Task prompt >> Output each entry exactly; skip nothing.

Data records
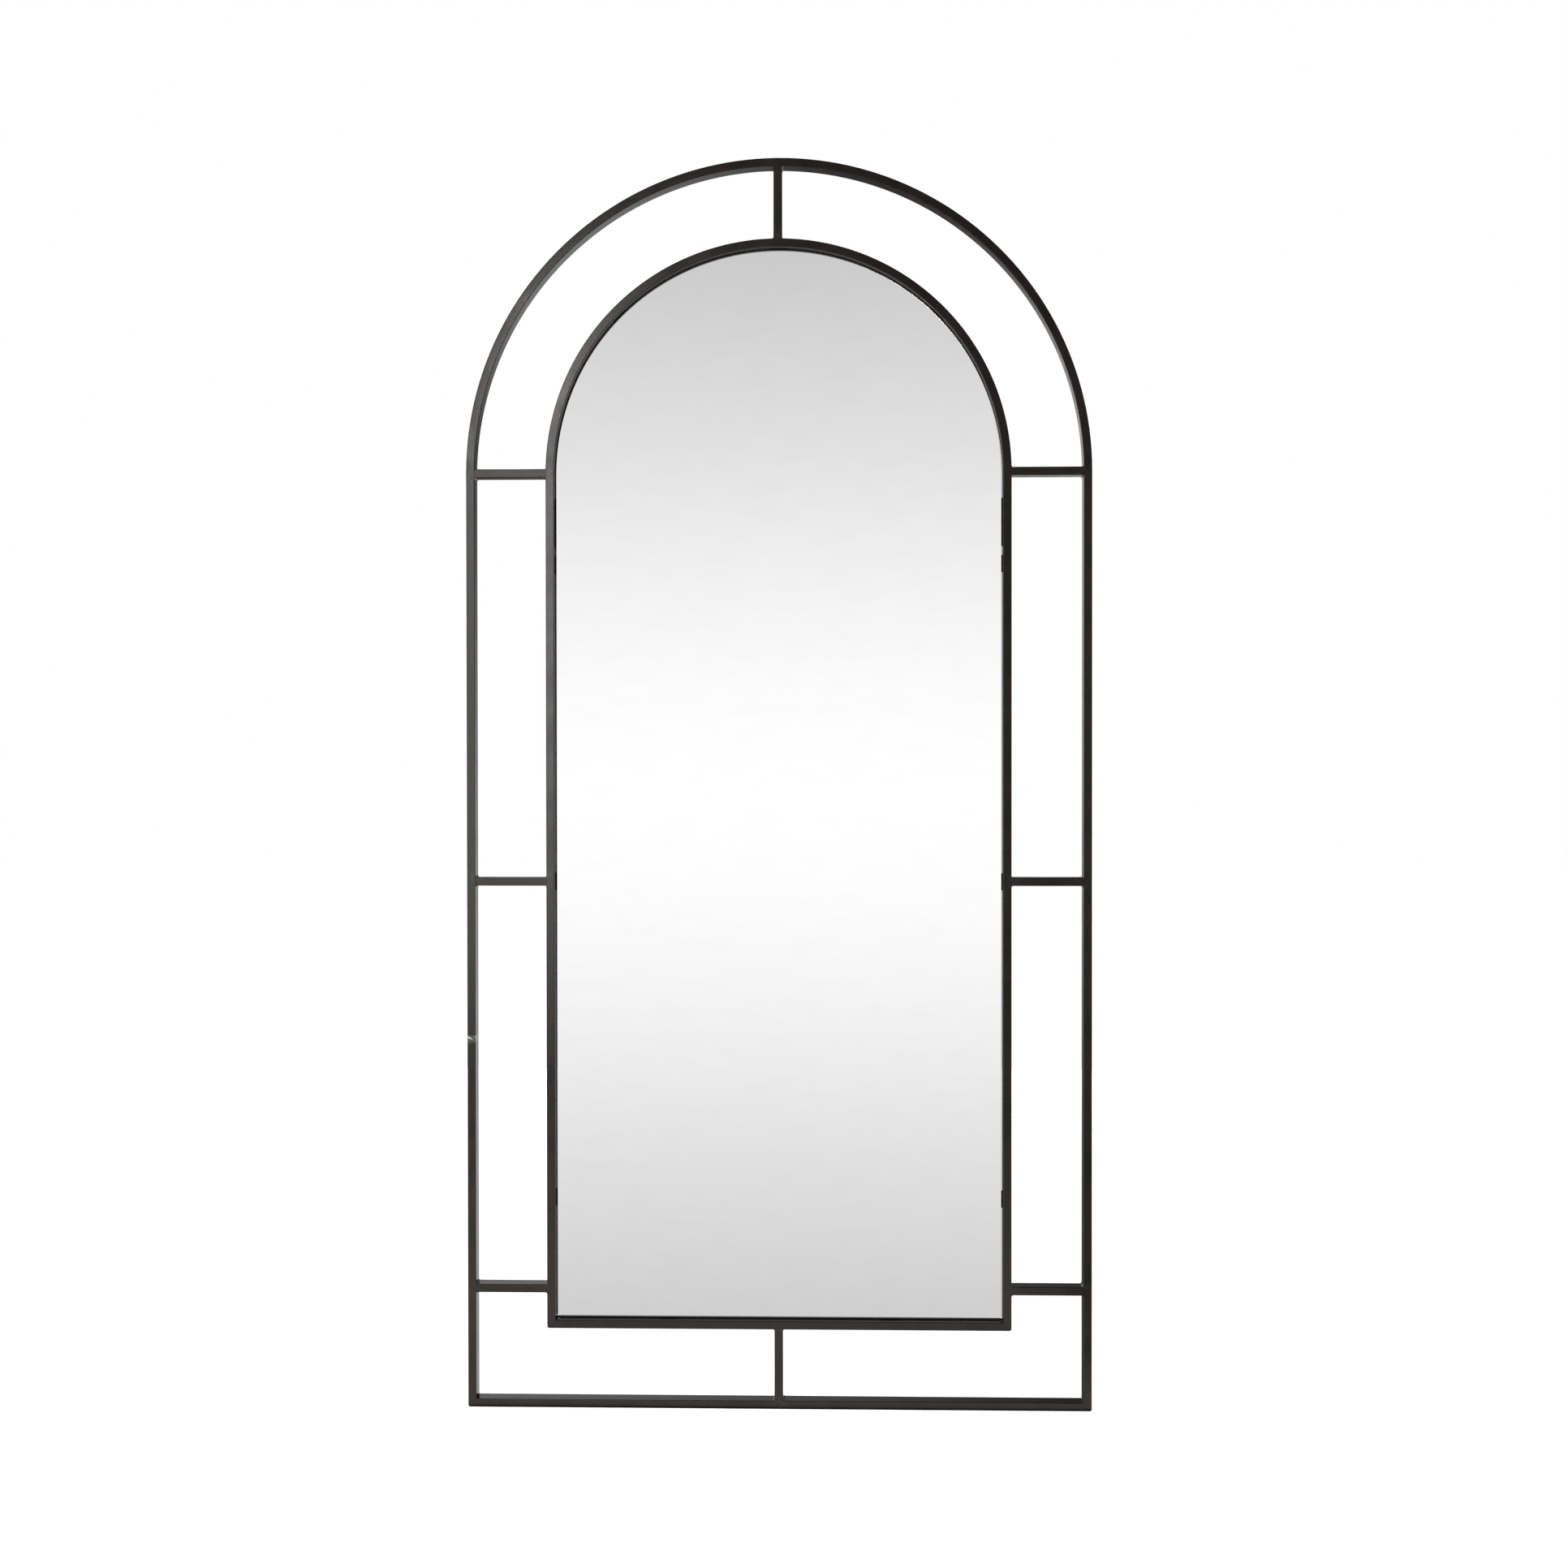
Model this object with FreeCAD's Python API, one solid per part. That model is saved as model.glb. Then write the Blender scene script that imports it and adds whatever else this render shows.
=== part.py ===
import FreeCAD
import Part

import math
import os

# Arched wall mirror. Two frames of flat steel tube with half-round heads share one arch
# centre and are welded together by eight short spacers. The glass is bonded to a board,
# set back inside the inner frame and screwed to tabs at the back.
# Millimetres. X runs to the right, Y back towards the wall and Z up. The origin is the
# middle of the bottom rail's underside, halfway through the tube's depth.

# the two frames
overall_width = 900.0
overall_height = 1800.0
frame_gap = 115.0            # from the outer frame's outside to the inner frame's outside
ground_corner = 3.0          # the bottom corners are ground round after welding

# the tube
tube_face = 12.0
tube_depth = 25.0
tube_wall = 1.2
tube_corner = 2.0
corner_flats = 2             # the rolled corners are drawn as this many flats
small_corners = 12           # screws, their holes and the rings' wire are drawn with flats too

# the spacers
low_spacer_height = 1.5 * frame_gap
weld_leg = 2.5               # how far a fillet weld climbs each side of its corner
weld_throat = 0.38           # where the fillet's middle lies, as a share of its leg

# the mirror panel, from the back of the tube forward
tab_thickness = 1.5
board_thickness = 5.0
tape_thickness = 1.0
glass_thickness = 4.0
panel_clearance = 1.5        # all round, between the panel and the tube
glass_arris = 0.5
nipped_corner = 3.0
tape_width = 25.0
tape_strips = 5
tape_margin = 45.0           # from a strip's ends to the panel's edge

# the tabs that hold the panel
root_overlap = 0.8           # how far a plate's welded edge laps the tube's rolled corner
tab_length = 25.0
tab_reach = 15.0
tab_snip = 3.5
tab_hole_radius = 2.0
tab_hole_inset = 8.0
stile_tab_heights = (300.0, 760.0, 1220.0)
arch_tab_angles = (45.0, 90.0, 135.0)
rail_tab_offset = 160.0

# pan-head screws, the same all over
screw_radius = 1.5
screw_head_radius = 3.25
screw_head_height = 2.0
screw_head_chamfer = 0.8
screw_tip_cover = 1.2        # board left in front of a screw's tip

# the hangers
ring_axis_height = 1300.0
hanger_inset = 18.0          # from the stile's inner side to the middle of the strap
plate_reach = 32.0
plate_above = 15.0
plate_below = 55.0
plate_snip = 6.0
strap_width = 14.0
strap_length = 45.0
strap_thickness = 1.0
strap_hole_radius = 1.75
strap_hole_drops = (26.0, 38.0)
wire_radius = 1.5
wire_play = 0.3              # between the ring's wire and the eye rolled round it
eye_wrap = 290.0             # degrees of roll
ring_half_width = 12.0
ring_bend = 4.0
ring_leg = 2.0
bend_steps = 4
bow_steps = 12

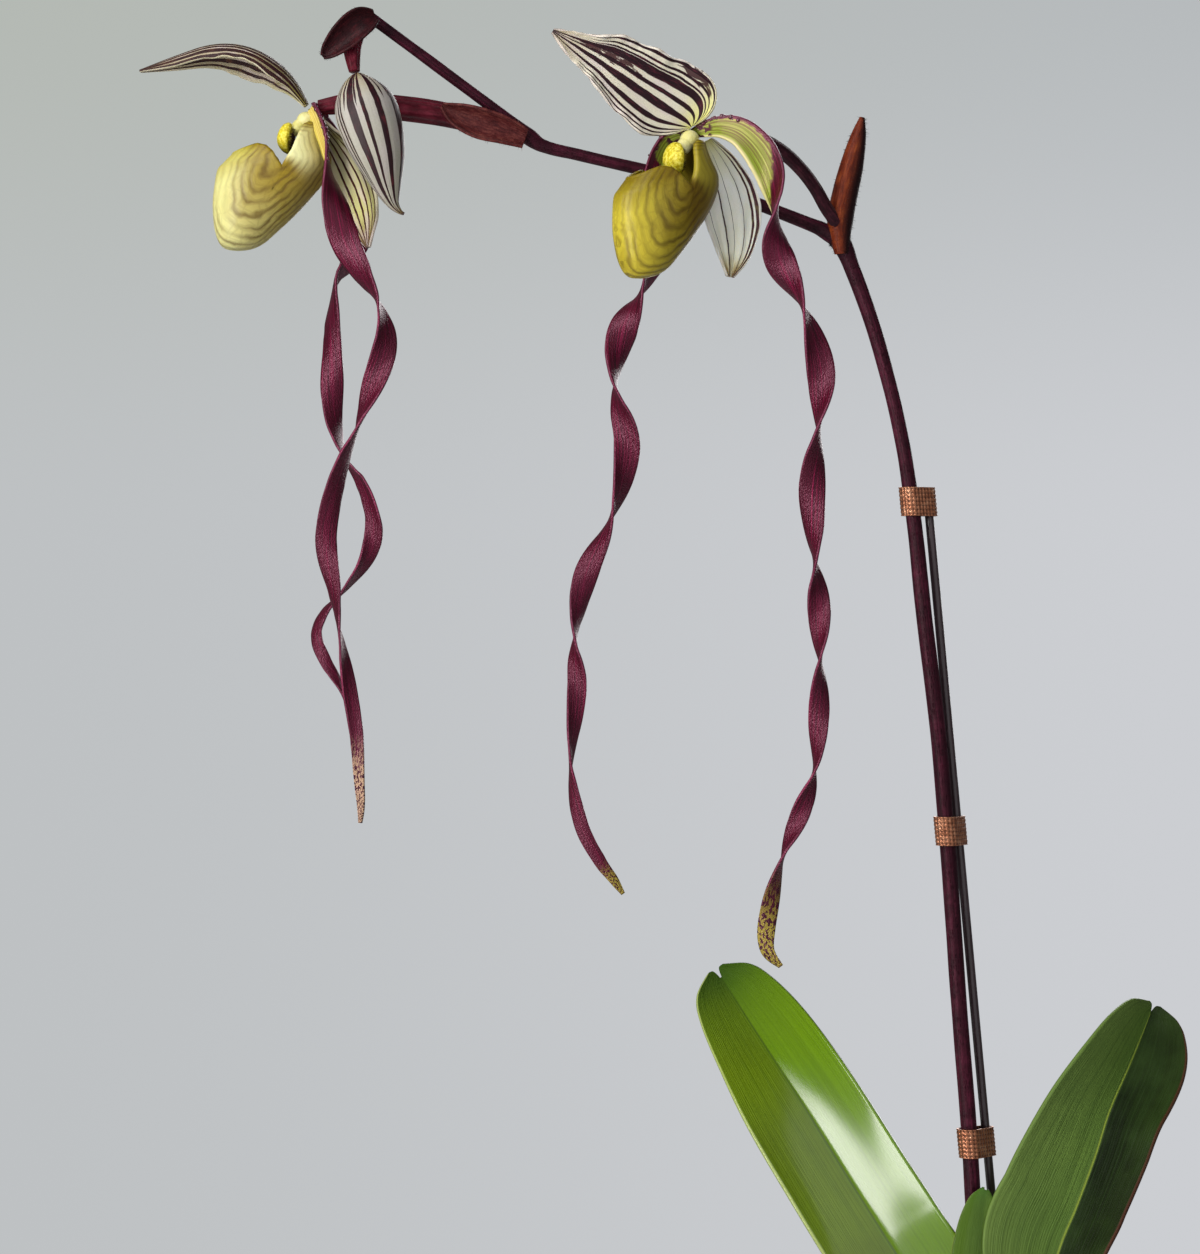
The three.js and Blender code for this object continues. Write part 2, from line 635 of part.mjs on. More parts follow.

Response to this exercise >>
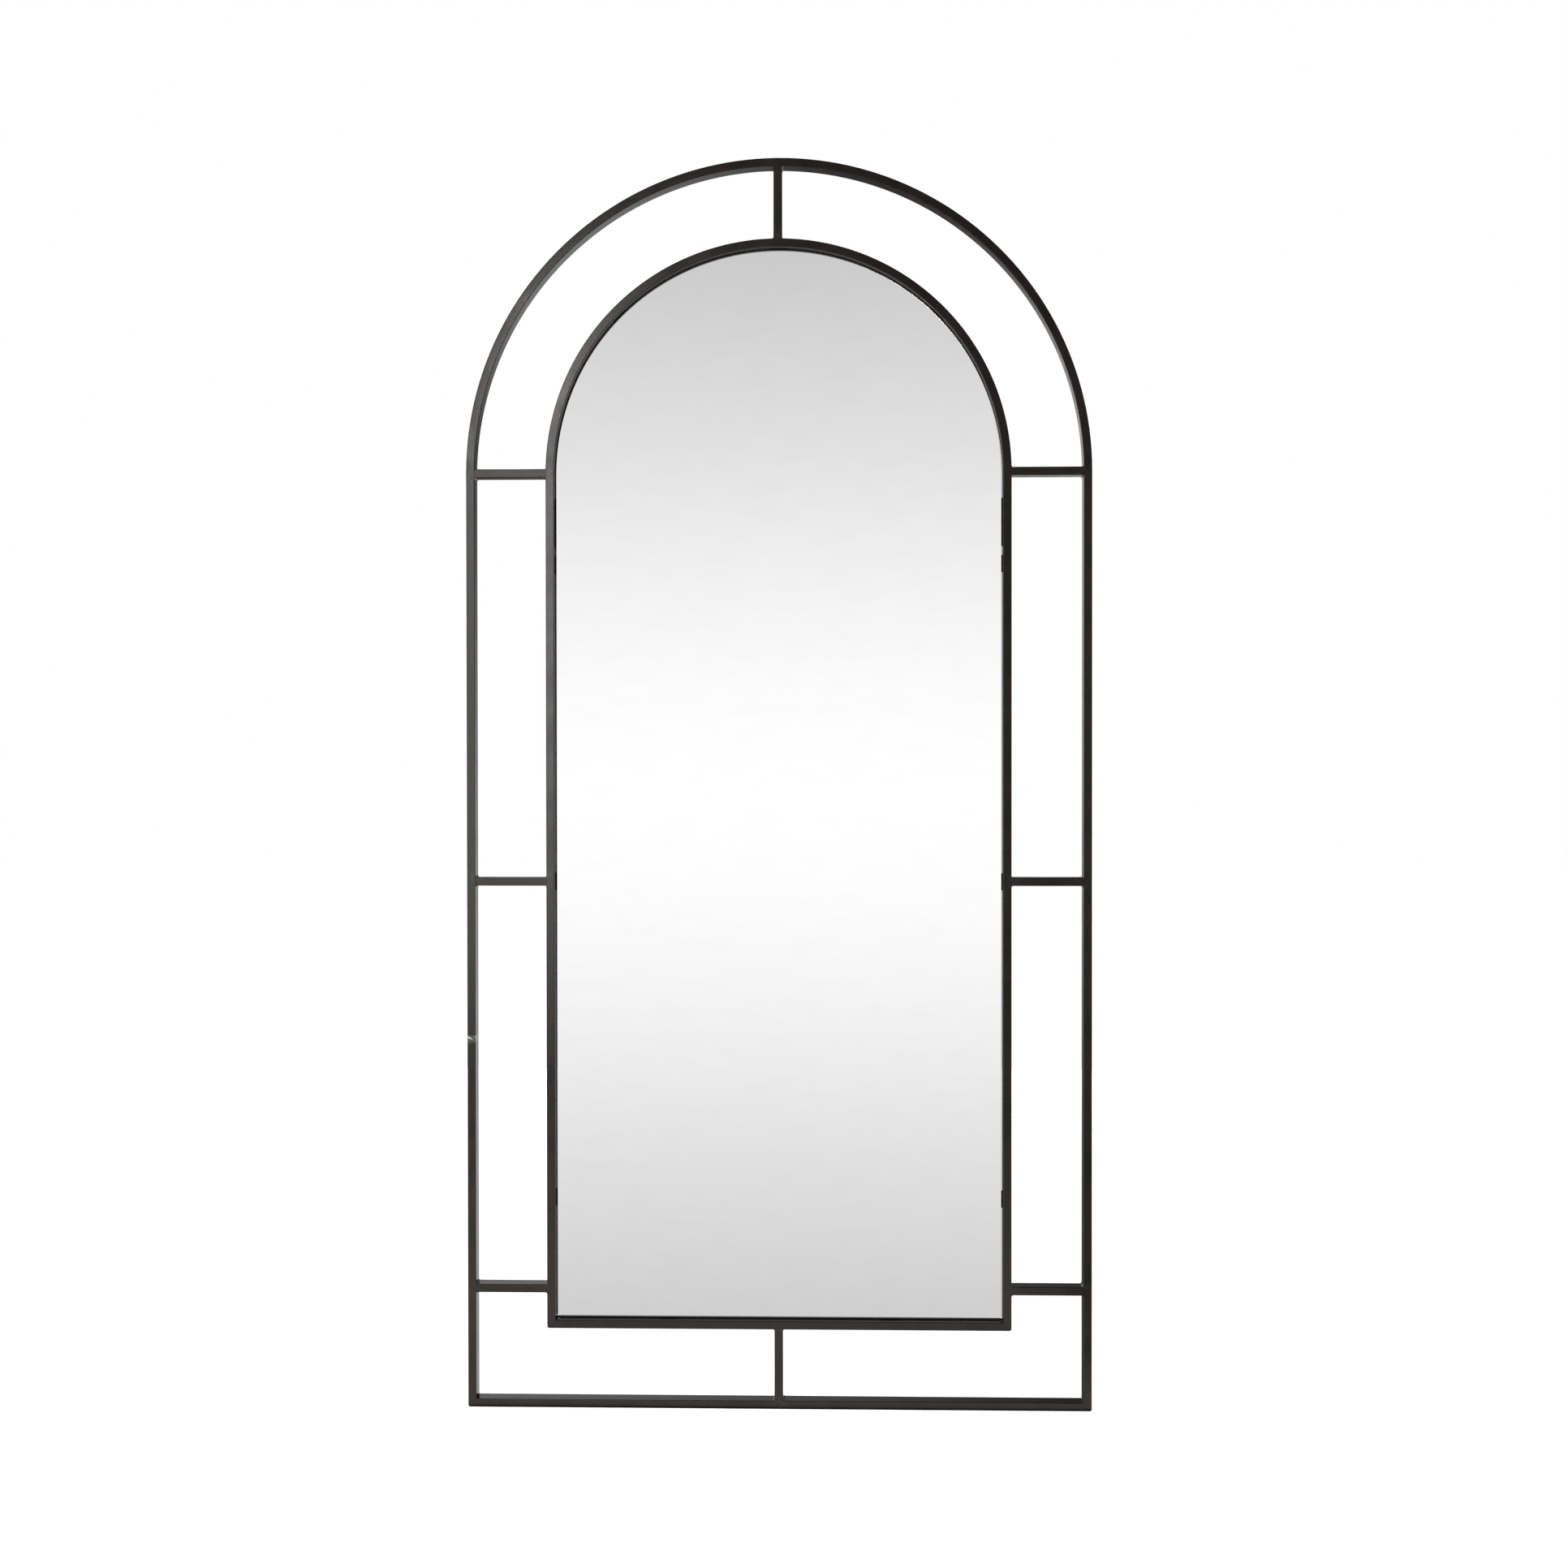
Model this object with FreeCAD's Python API, one solid per part. That model is saved as model.glb. Then write the Blender scene script that imports it and adds whatever else this render shows.
=== part.py ===
import FreeCAD
import Part

import math
import os

# Arched wall mirror. Two frames of flat steel tube with half-round heads share one arch
# centre and are welded together by eight short spacers. The glass is bonded to a board,
# set back inside the inner frame and screwed to tabs at the back.
# Millimetres. X runs to the right, Y back towards the wall and Z up. The origin is the
# middle of the bottom rail's underside, halfway through the tube's depth.

# the two frames
overall_width = 900.0
overall_height = 1800.0
frame_gap = 115.0            # from the outer frame's outside to the inner frame's outside
ground_corner = 3.0          # the bottom corners are ground round after welding

# the tube
tube_face = 12.0
tube_depth = 25.0
tube_wall = 1.2
tube_corner = 2.0
corner_flats = 2             # the rolled corners are drawn as this many flats
small_corners = 12           # screws, their holes and the rings' wire are drawn with flats too

# the spacers
low_spacer_height = 1.5 * frame_gap
weld_leg = 2.5               # how far a fillet weld climbs each side of its corner
weld_throat = 0.38           # where the fillet's middle lies, as a share of its leg

# the mirror panel, from the back of the tube forward
tab_thickness = 1.5
board_thickness = 5.0
tape_thickness = 1.0
glass_thickness = 4.0
panel_clearance = 1.5        # all round, between the panel and the tube
glass_arris = 0.5
nipped_corner = 3.0
tape_width = 25.0
tape_strips = 5
tape_margin = 45.0           # from a strip's ends to the panel's edge

# the tabs that hold the panel
root_overlap = 0.8           # how far a plate's welded edge laps the tube's rolled corner
tab_length = 25.0
tab_reach = 15.0
tab_snip = 3.5
tab_hole_radius = 2.0
tab_hole_inset = 8.0
stile_tab_heights = (300.0, 760.0, 1220.0)
arch_tab_angles = (45.0, 90.0, 135.0)
rail_tab_offset = 160.0

# pan-head screws, the same all over
screw_radius = 1.5
screw_head_radius = 3.25
screw_head_height = 2.0
screw_head_chamfer = 0.8
screw_tip_cover = 1.2        # board left in front of a screw's tip

# the hangers
ring_axis_height = 1300.0
hanger_inset = 18.0          # from the stile's inner side to the middle of the strap
plate_reach = 32.0
plate_above = 15.0
plate_below = 55.0
plate_snip = 6.0
strap_width = 14.0
strap_length = 45.0
strap_thickness = 1.0
strap_hole_radius = 1.75
strap_hole_drops = (26.0, 38.0)
wire_radius = 1.5
wire_play = 0.3              # between the ring's wire and the eye rolled round it
eye_wrap = 290.0             # degrees of roll
ring_half_width = 12.0
ring_bend = 4.0
ring_leg = 2.0
bend_steps = 4
bow_steps = 12

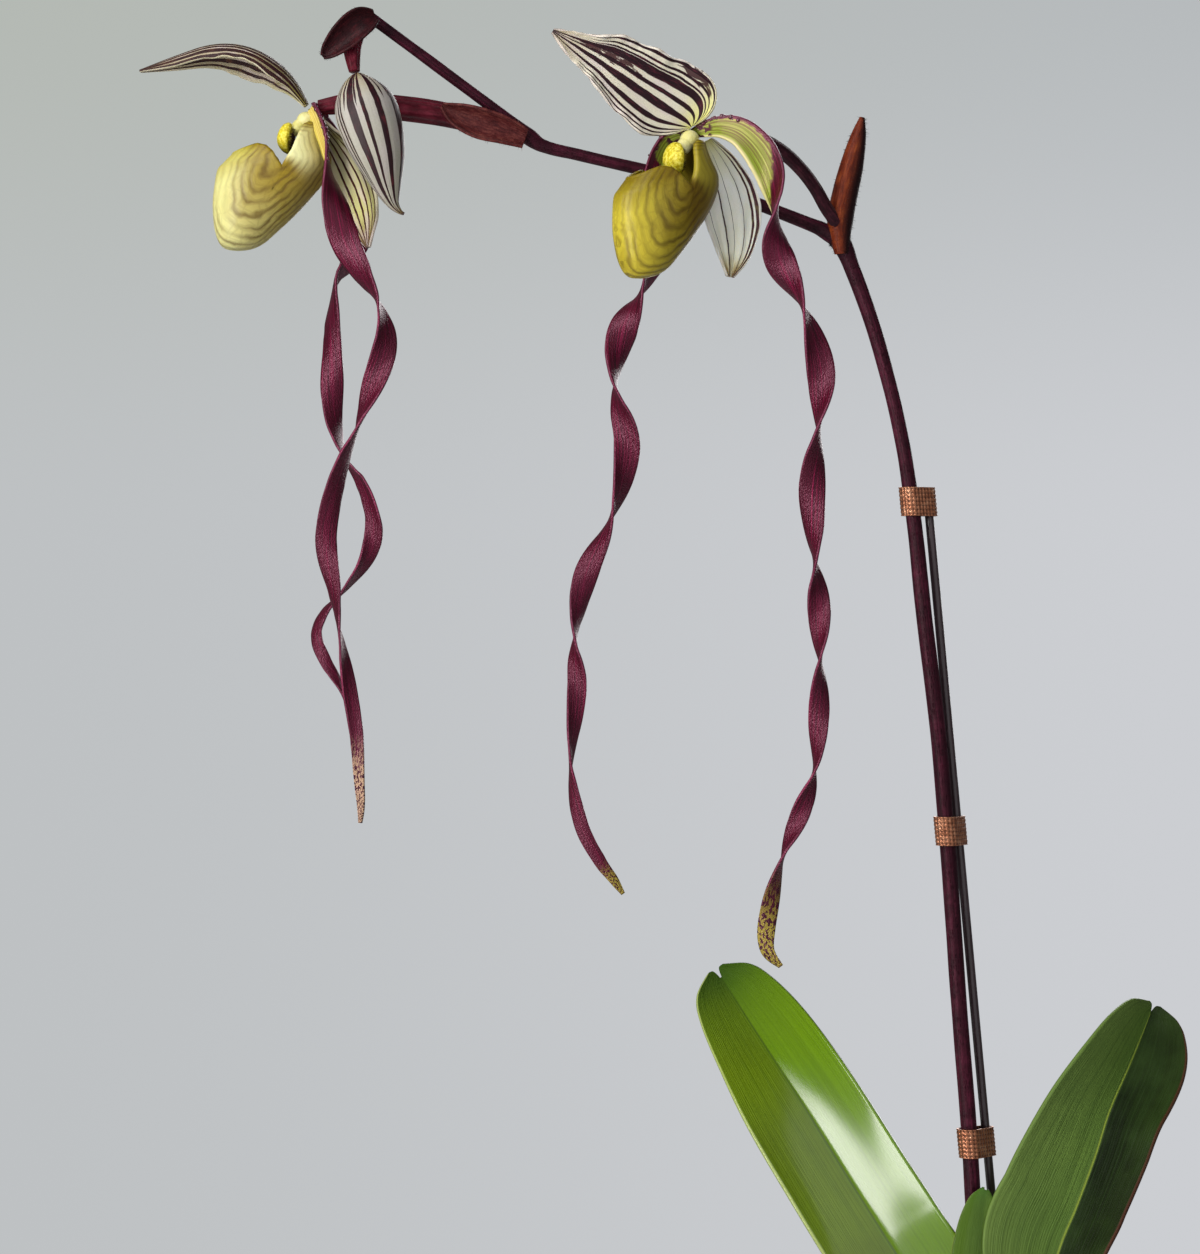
The three.js and Blender code for this object continues. Write part 2, from line 635 of part.mjs on. More parts follow.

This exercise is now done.